> _Exercise directions_
Quote the full listing word for word.
┄┄┄┄┄┄
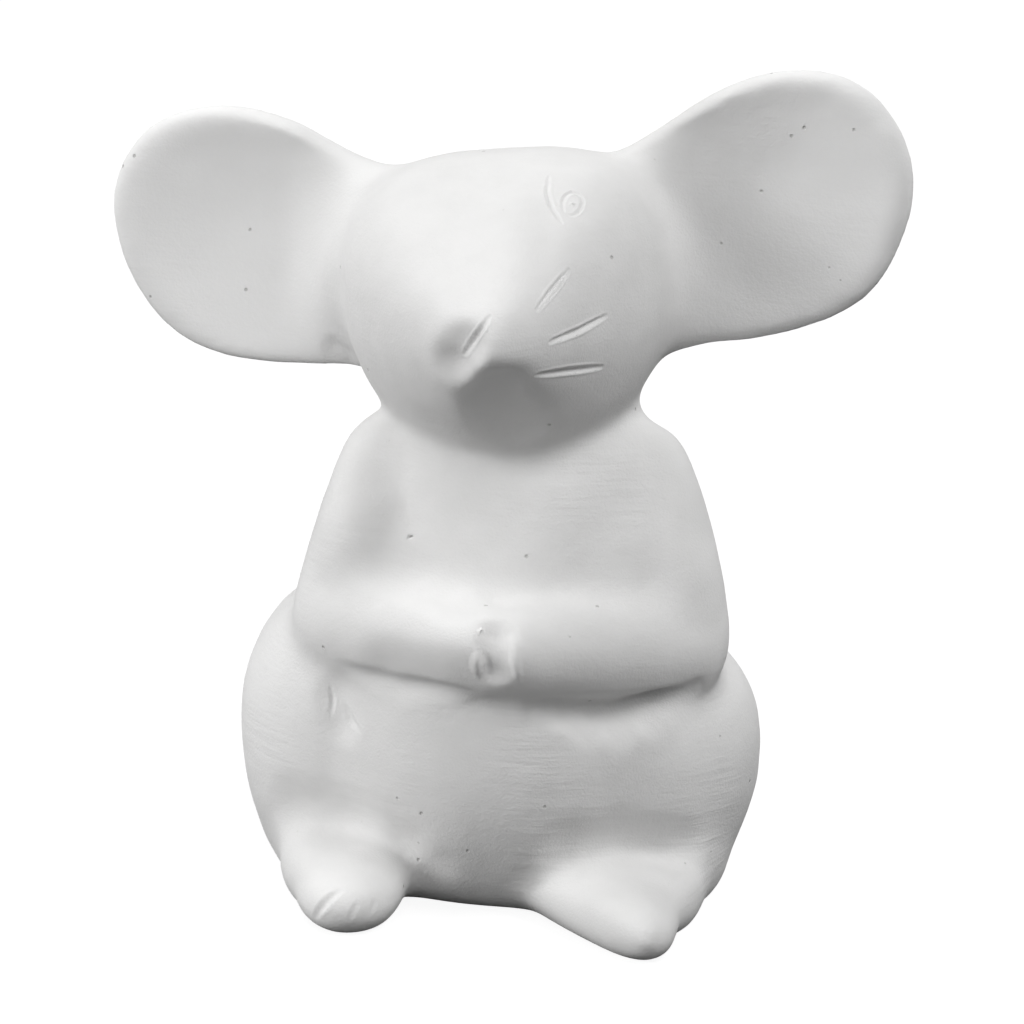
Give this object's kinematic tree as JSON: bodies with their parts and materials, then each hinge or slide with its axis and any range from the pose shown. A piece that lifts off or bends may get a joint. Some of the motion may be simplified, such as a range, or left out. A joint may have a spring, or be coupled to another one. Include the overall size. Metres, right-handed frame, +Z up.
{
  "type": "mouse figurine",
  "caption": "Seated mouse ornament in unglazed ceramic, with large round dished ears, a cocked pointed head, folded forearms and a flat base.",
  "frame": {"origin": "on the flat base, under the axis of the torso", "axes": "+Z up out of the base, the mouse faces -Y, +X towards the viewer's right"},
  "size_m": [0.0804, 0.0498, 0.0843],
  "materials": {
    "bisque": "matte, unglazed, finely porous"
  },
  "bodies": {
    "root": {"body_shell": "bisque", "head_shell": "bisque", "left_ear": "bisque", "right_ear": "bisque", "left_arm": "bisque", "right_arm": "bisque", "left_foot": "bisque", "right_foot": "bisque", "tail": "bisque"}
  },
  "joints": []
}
┄┄┄┄┄┄
> _Result of the exercise_
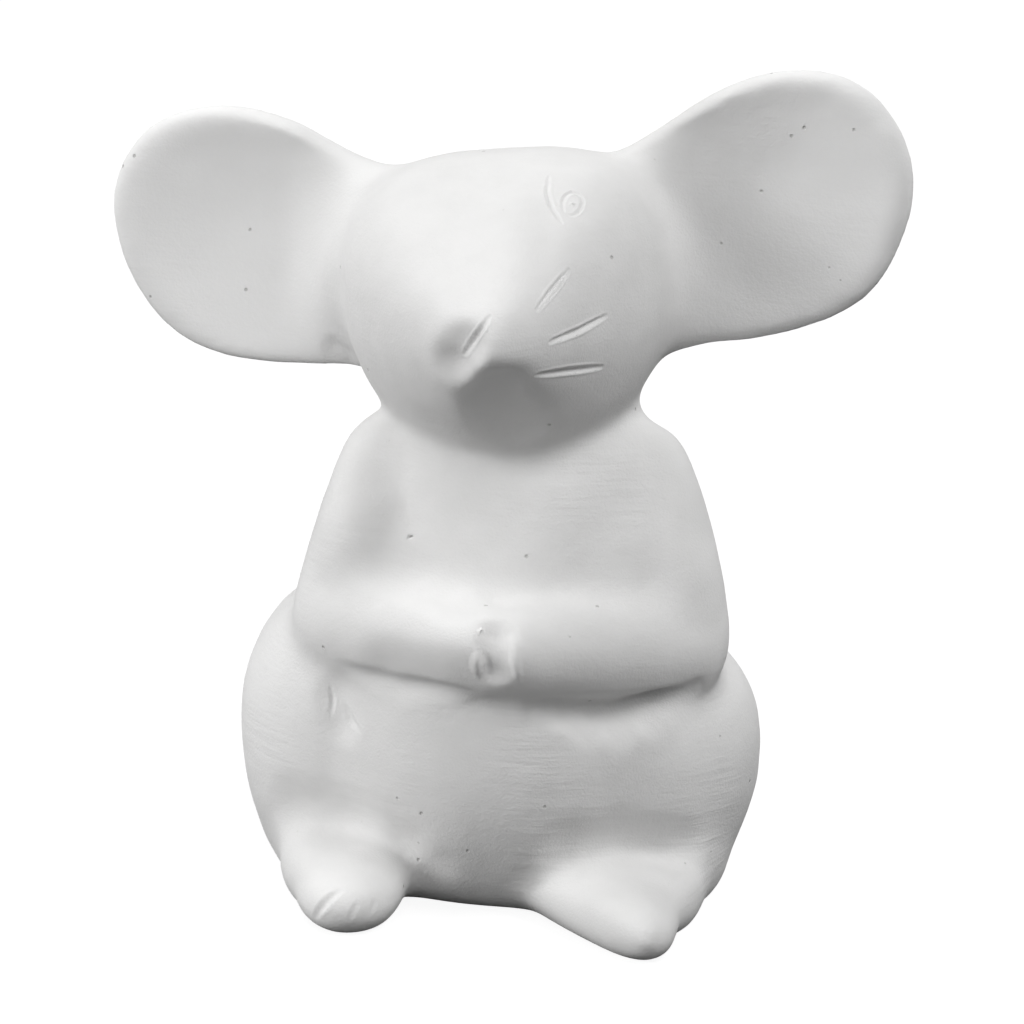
Give this object's kinematic tree as JSON: bodies with their parts and materials, then each hinge or slide with its axis and any range from the pose shown. A piece that lifts off or bends may get a joint. Some of the motion may be simplified, such as a range, or left out. A joint may have a spring, or be coupled to another one. Include the overall size. Metres, right-handed frame, +Z up.
{
  "type": "mouse figurine",
  "caption": "Seated mouse ornament in unglazed ceramic, with large round dished ears, a cocked pointed head, folded forearms and a flat base.",
  "frame": {"origin": "on the flat base, under the axis of the torso", "axes": "+Z up out of the base, the mouse faces -Y, +X towards the viewer's right"},
  "size_m": [0.0804, 0.0498, 0.0843],
  "materials": {
    "bisque": "matte, unglazed, finely porous"
  },
  "bodies": {
    "root": {"body_shell": "bisque", "head_shell": "bisque", "left_ear": "bisque", "right_ear": "bisque", "left_arm": "bisque", "right_arm": "bisque", "left_foot": "bisque", "right_foot": "bisque", "tail": "bisque"}
  },
  "joints": []
}